Erneuerbare im Überfluss
Noch länger im Geschäft ist Deutschlands Vorzeigeenergiedorf im Allgäuer Wildpoldsried. Landwirt Wendelin Einsiedler baute bereits im Jahr 1995 sein erstes Windrad und betreibt inzwischen 18 Windparkanlagen in ganz Bayern. Mit Wind, Sonne, Biogas und Wasserkraft produziert das 2.600-Einwohner-Dorf heute achtmal so viel Strom wie es verbraucht. Die Dorfheizung – ein Nahwärmenetz mit Pelletheizung und Biogas-Blockheizkraftwerken – versorgt 80 Gebäude, zehn Betriebe und 170 Wohnungen mit Wärme und produziert zusätzlich Strom.

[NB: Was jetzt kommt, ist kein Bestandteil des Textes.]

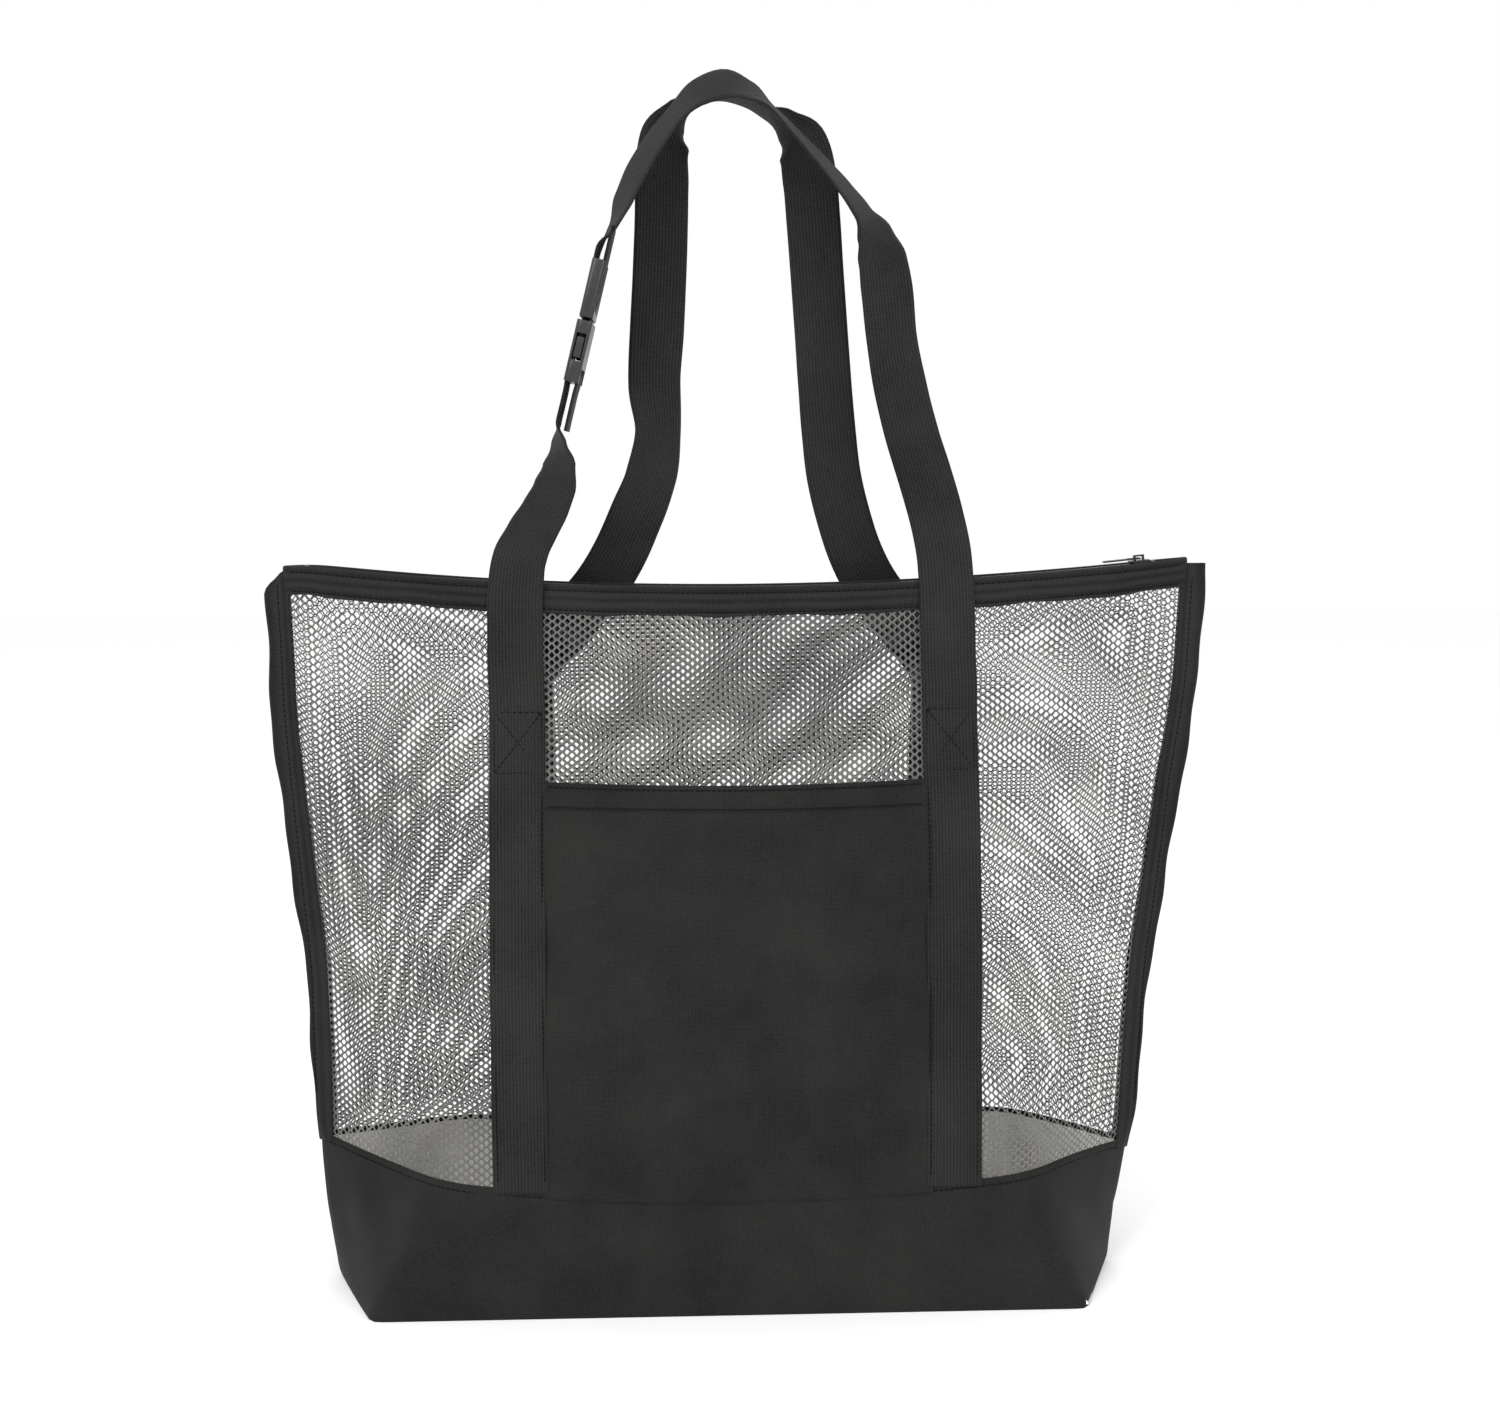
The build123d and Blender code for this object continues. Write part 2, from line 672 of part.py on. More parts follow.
def leg_station(height):
    """Station on the outer leg of a wrap, at a height along the buckle."""
    point = buckle.from_local_coords((0, BAR_THICK / 2 + WRAP_CLEAR + WEB_THICK / 2, height))
    return (*point, (0, 1, 0))


# Lower strap of the front handle: left arm from the bag to the socket's bar, folded back on itself
with BuildPart() as front_handle_lower_strap:
    add(webbing([*FRONT_LEFT_ARM, leg_station(LOWER_LEG_END)], -1))
    add(webbing_wrap(SOCKET_TURN, LOWER_LEG_END, LOWER_TAIL_END))
save("front_handle_lower_strap", front_handle_lower_strap.part)

# Upper strap of the front handle: right arm, over the top and down round the plug's bar
with BuildPart() as front_handle_upper_strap:
    add(webbing([*FRONT_RIGHT_ARM, leg_station(UPPER_LEG_END)], -1))
    add(webbing_wrap(PLUG_TURN, UPPER_LEG_END, UPPER_TAIL_END))
save("front_handle_upper_strap", front_handle_upper_strap.part)

# Back handle: one length of webbing
save("back_handle_strap", webbing(BACK_ARMS, 1))
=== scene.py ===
"""Looks of the beach bag: mesh panels, fabric base and pocket, webbing, tapes, zip and buckle.

Metres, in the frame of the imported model. The soft pieces are built from the same few
dimensions as the model and replace its plain solids; the hard pieces get rounded edges.
"""

from math import cos, pi, radians, sin

import bmesh
import bpy
import numpy as np
from mathutils import Matrix, Vector


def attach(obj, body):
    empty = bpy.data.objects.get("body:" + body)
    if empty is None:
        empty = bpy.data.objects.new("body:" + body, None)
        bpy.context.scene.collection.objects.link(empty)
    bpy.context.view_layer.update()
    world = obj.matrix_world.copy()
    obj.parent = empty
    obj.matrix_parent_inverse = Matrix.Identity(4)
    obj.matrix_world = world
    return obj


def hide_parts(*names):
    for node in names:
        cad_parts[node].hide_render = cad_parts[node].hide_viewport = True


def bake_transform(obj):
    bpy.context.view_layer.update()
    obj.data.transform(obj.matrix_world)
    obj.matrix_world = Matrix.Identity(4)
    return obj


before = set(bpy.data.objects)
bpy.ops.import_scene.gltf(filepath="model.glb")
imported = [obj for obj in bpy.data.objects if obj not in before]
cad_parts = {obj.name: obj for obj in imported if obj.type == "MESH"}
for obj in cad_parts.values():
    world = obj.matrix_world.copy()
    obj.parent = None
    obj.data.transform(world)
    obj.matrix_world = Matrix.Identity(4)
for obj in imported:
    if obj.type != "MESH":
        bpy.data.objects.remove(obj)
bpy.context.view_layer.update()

# Outline of the body: height, seam half width, half width of the flat front, half depth
OUTLINE = np.array(
    [
        (0.000, 0.250, 0.224, 0.075),
        (0.044, 0.261, 0.202, 0.071),
        (0.086, 0.265, 0.182, 0.066),
        (0.208, 0.2685, 0.165, 0.060),
        (0.308, 0.279, 0.160, 0.044),
        (0.384, 0.287, 0.165, 0.026),
        (0.478, 0.290, 0.275, 0.0095),
    ]
)
# How far the two ends of the bag sag sideways: height, left end, right end
LEAN = np.array(
    [
        (0.00, -0.0120, -0.0020),
        (0.04, -0.0080, -0.0075),
        (0.10, -0.0065, -0.0035),
        (0.25, -0.0025, 0.0000),
        (0.33, 0.0000, 0.0000),
        (0.40, 0.0030, 0.0030),
        (0.48, 0.0035, 0.0040),
    ]
)
HEM_MIDDLE = 0.455
HEM_RADIUS = 2.557
HEM_BAND = 0.018
CORNER_SLUMP = 0.003
SLUMP_START = 0.262
SLUMP_LONG = 0.030
CHAIN_DROP = 0.0015
BASE_MIDDLE = 0.075
BASE_RADIUS = 1.571
BASE_END = 0.265
RIGHT_DROOP = 0.014
DROOP_START = 0.165
DROOP_LONG = 0.100

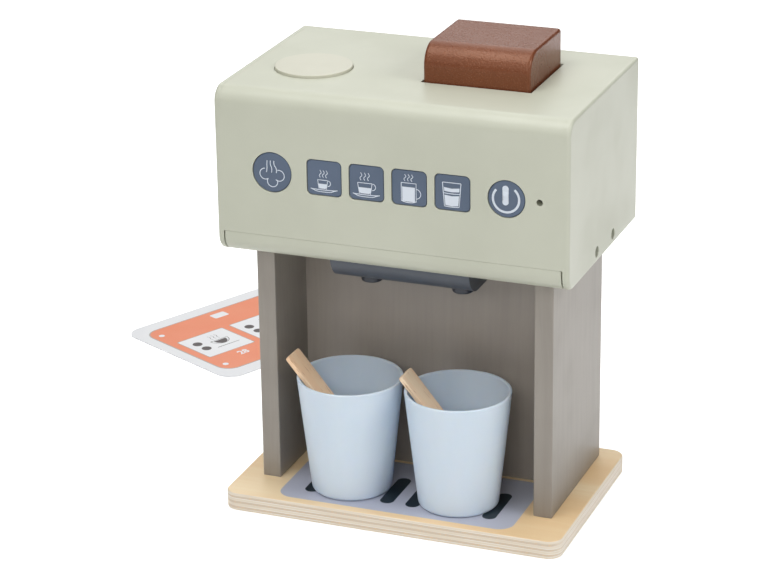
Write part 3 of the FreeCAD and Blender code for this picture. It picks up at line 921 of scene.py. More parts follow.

Lärmbelästigung? Schattenwurf durch die Riesenrotoren? Verspargelung der Landschaft? In Wildpoldsried steht die Mehrheit der Bürger hinter der vollzogenen Energiewende. Rund 400 Bürger sind an den neun Anlagen auf Wildpoldsrieder Flur beteiligt und verdienen damit Geld. Auf vielen Dächern sieht man Solar- und Photovoltaikanlagen. Das Interesse mitzumachen ist riesengroß und reicht auch weit über die Gemeindegrenzen hinaus.
Über 100 Besuchergruppen aus aller Welt kommen jährlich in das Dorf, um sich den ein oder anderen Baustein für die Energiewende daheim mitzunehmen. Gemeinderat Thomas Pfluger und seine Kollegen geben sich große Mühe, die vielen Anfragen der Pilgerer zu bedienen. Denn sie wissen: Wer einmal da war, sieht, was heute schon alles machbar ist. Und das motiviert, den einen oder anderen energetischen Baustein mit nach Hause zu nehmen und dort umzusetzen.